The Dayton Agreement established the Office of the High Representative (OHR) to oversee the implementation of the civilian aspects of the agreement. About 250 international and 450 local staff members are employed by the OHR.

High Representative

The highest political authority in the country is the High Representative for Bosnia and Herzegovina, the chief executive officer for the international civilian presence in the country. The High Representative has power to remove government officials, including court justices, local government members, members of parliament, etc. From its establishment, the Office of the High Representative has sacked 192 Bosnian officials. The mandate of the High Representatives derives from the Dayton Agreement, as confirmed by the Peace Implementation Council (PIC), a body with a Steering Board composed of representatives of Canada, France, Germany, Italy, Japan, Russia, the United Kingdom, the United States, the presidency of the European Union, the European Commission, and the Organisation of Islamic Cooperation. The Peace Implementation Council has established several criteria for the OHR to be closed, two of which have been completed but must be sustained until all five are completed.

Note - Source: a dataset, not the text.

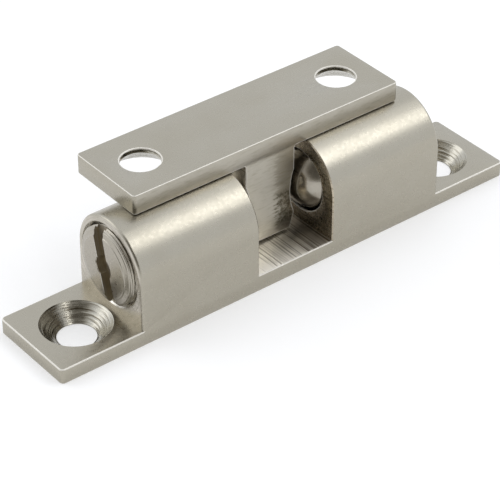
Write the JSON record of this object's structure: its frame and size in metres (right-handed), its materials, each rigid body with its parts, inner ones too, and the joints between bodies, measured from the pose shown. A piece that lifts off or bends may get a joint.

Due to the vast powers of the High Representative over Bosnian politics and essential veto powers, the position has also been compared to that of a viceroy.

Executive branch

The Chair of the Presidency of Bosnia and Herzegovina rotates amongst three members (a Bosniak, a Serb, and a Croat) every 8 months within their 4-year term. The three members of the Presidency are elected directly by the people, with Federation voters electing both the Bosniak and the Croat member, and Republika Srpska voters electing the Serb member. The Presidency serves as a collective head of state. The Presidency is mainly responsible for the foreign policy and proposing the budget.

The Prime Minister, formally titled Chairman of the Council of Ministers of Bosnia and Herzegovina, is nominated by the Presidency and approved by the House of Representatives. They appoint the Minister of Foreign Affairs, the Minister of Foreign Trade and other ministers as may be appropriate (no more than two thirds of the ministers may be appointed from the territory of the Federation of Bosnia and Herzegovina), who assume the office upon the approval by the House of Representatives; also, the Chair appoints deputy ministers (who may not be from the same constituent people as their ministers), who assume the office upon the approval by the House of Representatives.

The Council is responsible for carrying out policies and decisions in the fields of diplomacy, economy, inter-entity relations and other matters as agreed by the entities.

The two Entities have Governments that deal with internal matters not dealt with by the Council of Ministers.

Principal Government Officials

History
Past international high representatives: Carl Bildt, Carlos Westendorp, Wolfgang Petritsch, Paddy Ashdown, Christian Schwarz-Schilling, Miroslav Lajčák, Valentin Inzko.

Members of the Presidency who stepped down under pressure from the Office of the High Representative: Mirko Šarović, Ante Jelavić, Dragan Čović. Alija Izetbegović also withdrew from the Presidency.

In February 2000, the Constitutional Court ruled that the structure of the Council of Ministers was unconstitutional; a new structure was negotiated.

Federation president and vice-president in 1999: Ejup Ganić and Ivo Andrić-Lužanski.

Past Republika Srpska presidents: Radovan Karadžić, Biljana Plavšić, Nikola Poplašen, Mirko Šarović, Dragan Čavić, Milan Jelić, Rajko Kuzmanović, Milorad Dodik.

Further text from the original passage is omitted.